By Gina Lee
Investing.com – The dollar was up on Tuesday morning in Asia, with U.S. Treasury yields and fears of a second wave of COVID-19 cases increasing investor demand for dollars.
South Korea reported 27 new cases for May 11, breaking a streak of single-digit cases as it eased social distancing measures.
The cases, stemming from a nightclub in Itaewon, led the government to postpone reopening high schools for the academic year.
The U.S. Dollar Index that tracks the greenback against a basket of other currencies was up 0.06% to 100.330 by 11:26 AM ET (4:26 AM GMT).

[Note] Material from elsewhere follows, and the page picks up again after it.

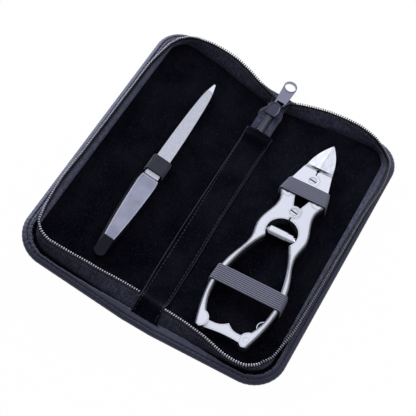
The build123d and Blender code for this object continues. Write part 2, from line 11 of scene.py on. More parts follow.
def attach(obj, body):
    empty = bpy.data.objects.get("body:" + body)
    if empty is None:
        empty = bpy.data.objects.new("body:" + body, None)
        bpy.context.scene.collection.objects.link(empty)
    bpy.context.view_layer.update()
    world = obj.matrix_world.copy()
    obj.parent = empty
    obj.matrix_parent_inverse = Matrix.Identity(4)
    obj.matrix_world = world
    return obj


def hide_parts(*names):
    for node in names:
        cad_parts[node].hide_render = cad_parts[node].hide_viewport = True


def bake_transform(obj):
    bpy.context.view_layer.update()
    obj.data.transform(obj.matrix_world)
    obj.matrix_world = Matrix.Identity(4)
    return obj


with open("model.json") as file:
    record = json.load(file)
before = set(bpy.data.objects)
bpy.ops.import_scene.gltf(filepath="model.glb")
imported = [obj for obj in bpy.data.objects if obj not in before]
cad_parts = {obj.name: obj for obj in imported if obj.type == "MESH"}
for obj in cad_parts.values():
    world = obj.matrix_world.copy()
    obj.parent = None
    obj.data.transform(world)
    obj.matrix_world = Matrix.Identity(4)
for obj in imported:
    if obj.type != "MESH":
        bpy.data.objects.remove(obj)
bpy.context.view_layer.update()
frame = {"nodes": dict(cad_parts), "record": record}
MM = 0.001

# ---- Sizes in millimetres; the case's and the tools' are the CAD part's ----
case_length = 175.0
half_width = 70.0
spine_width = 17.5
corner_radius = 18.5
spine_tilt = 8.0
floor_z = 2.8              # top of the lining
turned_edge = 5.5
tape_inset = 7.4
tape_top = 7.4
tape_thickness = 0.5
tooth_pitch = 1.36
tail_offset = -0.4
tail_y = 142.0
tail_z = 5.2
tail_slope = 4.0
tail_half = 6.7
tail_left = 6.0            # narrower on the left, where the other board comes down on it
slider_start = 12.3
slider_length = 9.8
slider_top = 1.9
nipper_x = 33.5
nipper_y = 101.1
tool_z = 3.0
nipper_thickness = 6.4
blade_y = 33.4             # where the blades begin, from the rear screw
eye_y = 31.4
screw_rim = 0.16           # how far below the head's face the slot's painted shade begins
file_x = 28.8
file_thickness = 4.2
blade_thickness = 1.4
abrasive_end = 146.6       # the file's blade is smooth beyond this
band_gap = 0.15
band_thickness = 0.7
fold_zone = 3.0            # each side of a fold, where cloth and leather bend

# ---- Places ----
ROW = Matrix.Translation((-half_width / 2, -case_length / 2, 0))


def turn_y(degrees):
    return Matrix.Rotation(math.radians(degrees), 4, "Y")


tilt = math.radians(spine_tilt)
SPINE = ROW @ turn_y(spine_tilt)
LEFT_FOLD = Matrix.Translation((-spine_width * math.cos(tilt), 0, spine_width * math.sin(tilt)))
MIRROR = Matrix.Diagonal((-1, 1, 1, 1))
RIGHT = ROW
LEFT = ROW @ LEFT_FOLD @ turn_y(2 * spine_tilt) @ MIRROR
TAIL = (
    SPINE
    @ Matrix.Translation((tail_offset - spine_width / 2, tail_y, tail_z))
    @ Matrix.Rotation(math.radians(tail_slope), 4, "X")
)
NIPPER = ROW @ Matrix.Translation((nipper_x, nipper_y, tool_z))
SIDES = {"right": RIGHT, "left": LEFT}
LEFT_UP = (LEFT.to_3x3() @ Vector((0, 0, 1))).normalized()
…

“It’s a little bit of yield support (for the dollar) and a general return of nerves,” Westpac FX analyst Sean Callow told CNBC, as April’s surge in riskier currencies fades away.
“Our base case has been for a while now that the risk bounce was overdone, we just don’t think (recovery) is going to be a straight line,” he added.
The USD/JPY pair was down 0.26% to 107.38, with the yen saw an overnight loss of around 1% to sit at the bottom end of a range it has kept since mid-April.
The GBP/USD pair was down 0.12% to 1.2320 even after Prime Minister Boris Johnson’s government released a 50-plus-page “plan to rebuild” overnight.
“Mixed start to the week for the pound - with the cautious U.K. lockdown easing announced by PM Johnson having little lasting impact on the currency after an initial rally in early Asia trading,” Viraj Patel, FX and global macro strategist at Arkera, told CNBC.
“Instead, the dollar remains supported by rising U.S. yields.”
The USD/CNY dropped 0.02% to 7.0956 after Chinese consumer inflation data fell below analyst forecasts.
The country’s consumer price index for April declined 0.9% month-on-month but rose 3.3% year-on-year. The producer price index for April declined 3.1% year on year.
The AUD/USD pair slid 0.62% to 0.6448, with the AUD giving up its recent gains after The Australian newspaper reported that China had suspended some meat imports from Australian producers.
The NZD/USD pair was down 0.18% to 0.6068.